The ghostlike incarnation of Allen Hamilton's Uncle Ben, the dead brother of Willy who had struck it rich in Africa , drifts in and out of Willy's stream of consciousness. The bitter regret that he never followed Ben on his journeys, a bitterness which Miller blames squarely on Linda Loman's stultifying desire to keep her husband and fill his mind with success, tears at Willy's heart.

The whole play sits like a tragic warning to us all. Willy Loman is the very lost soul whose dreams of a better life crumble with age. It is a tale of retribution and punishment for infidelities and crimes of the past. Willy has destroyed the respect of Biff through the discovery of his Boston affair. Willy's wife stubbornly stands beside her man even when he unwittingly advertises his suicidal intent.

There is social insecurity at the commodification of life, the commodification of time. Biff's 'buck an hour' revelation applies to us all. What are we worth in the workforce? How do we justify our existence when even we are devalued? Willy recognizes the inevitability of his futile existence; his only opportunity for helping his family is to cash in on that one commodity left: his insured life.

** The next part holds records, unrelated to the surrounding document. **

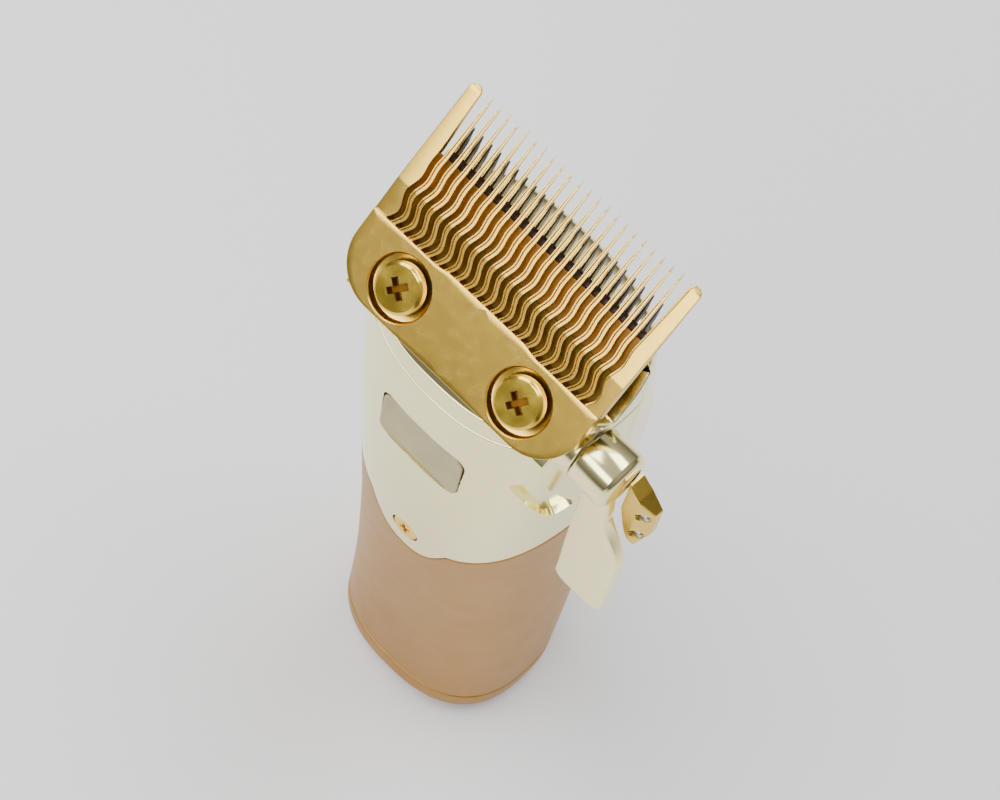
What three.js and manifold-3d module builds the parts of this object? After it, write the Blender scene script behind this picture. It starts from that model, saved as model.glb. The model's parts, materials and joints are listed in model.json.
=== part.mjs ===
// Cordless hair clipper with a taper lever, standing on its base. Millimetres, +Z up.
// The origin is the middle of the flat base, the blade faces -Y and the lever is on the +X side.
import * as THREE from "three";
import { mergeVertices } from "three/addons/utils/BufferGeometryUtils.js";
import Module from "manifold-3d";

const wasm = await Module();
wasm.setup();

// ---- Driving dimensions --------------------------------------------------------------------

// Fits
const GAP = 0.3; // between two pieces that meet
const SLIDE_FIT = 0.15; // between two pieces that slide on each other
const RUN_FIT = 0.07; // radial, between a shaft and its bush

// Body
const GRIP_HALF_WIDTH = 19.8;
const HEAD_HALF_WIDTH = 23.3;
const GRIP_HALF_DEPTH = 17.5;
const HEAD_FORWARD = 8.8; // how far the front skin leans out at the head
const BELLY_Z = 118; // above this the front skin stands straight up
const HEAD_TAPER = 15.8; // how far the rear skin comes in at the head
const WALL = 2.2;
const BASE_ROUND = 5;
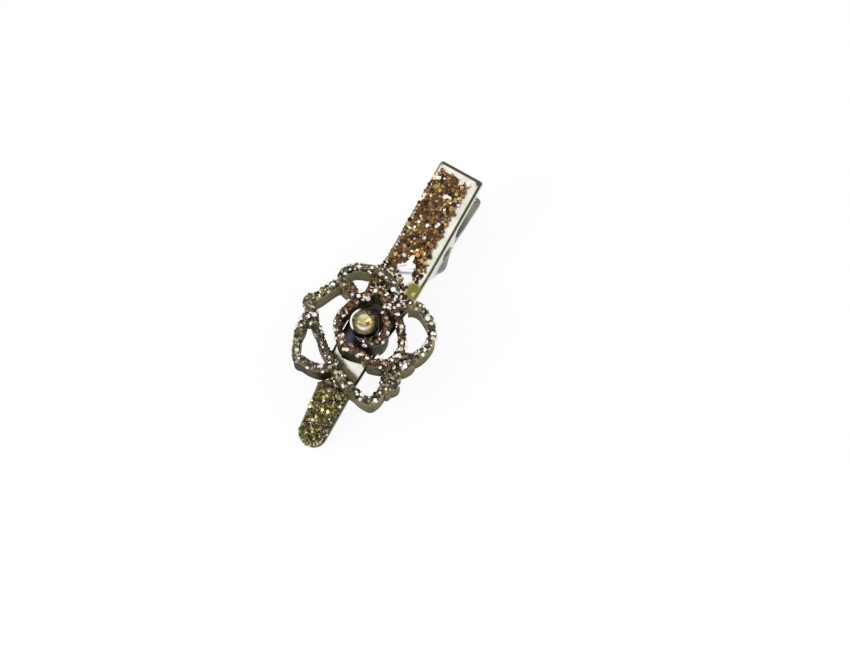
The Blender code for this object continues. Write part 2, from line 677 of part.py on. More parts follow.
def wall_mesh(name, path, wall, foot, rim, chamfer):
    """A strip on edge along a path, with its upper corners taken off."""
    half = wall / 2.0
    section = ((-half, foot), (half, foot), (half, rim - chamfer), (half - chamfer, rim),
               (chamfer - half, rim), (-half, rim - chamfer))
    if not chamfer:
        section = ((-half, foot), (half, foot), (half, rim), (-half, rim))
    sections = []
    for index, point in enumerate(path):
        before = path[max(index - 1, 0)]
        after = path[min(index + 1, len(path) - 1)]
        along = (after - before).normalized()
        out = Vector((along.y, -along.x))
        places = [(point + offset * out, height) for offset, height in section]
        sections.append([on_rose(place.x, place.y, height) for place, height in places])
    return loft(name, sections)


def as_cutter(piece):
    piece.hide_render = True
    piece.display_type = "WIRE"
    return piece


def cut(piece, cutter):
    boolean = piece.modifiers.new("cut_" + cutter.name, "BOOLEAN")
    boolean.operation = "DIFFERENCE"
    boolean.solver = "EXACT"
    boolean.object = cutter


def strip_space_mesh():
    """The room that the upper arm takes under the rose, with the seat's gap round it."""
    low = OUTER_FOOT - CUTTER_OVERRUN
    start = ROSE_FROM_REAR - ROSE_RADIUS - CUTTER_OVERRUN
    sections = []
    for run in [*steps(start, CREST_START, 6), *steps(CREST_START, CREST_END, 8),
                *steps(CREST_END, TIP_CENTRE, 3), TIP_CENTRE]:
        half = arm_half_width(run) + PETAL_JOINT_GAP
        corners = ((-half, low), (half, low), (half, SEAT_GAP), (-half, SEAT_GAP))
        sections.append([on_strip(run, across, height) for across, height in corners])
    return loft("strip_space", sections)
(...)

Miller's evocation of a Post-War America on the cusp of rampant consumerism and multi-nationalism is a tragedy -- a tragedy in which the fallen and dysfunctional hero is a sad and aging salesman. We hear Linda Loman grieve for her husband and it tears at us; her tears are not for the loss of another's life, but at the loss of companionship. Her tears are for being left alone in an empty house. Death of a Salesman remains a classic; in the hands of Dennehy and Higgins, it impossibly achieves a new height of technical brilliance and theatrical importance reserved for a very few twentieth century plays.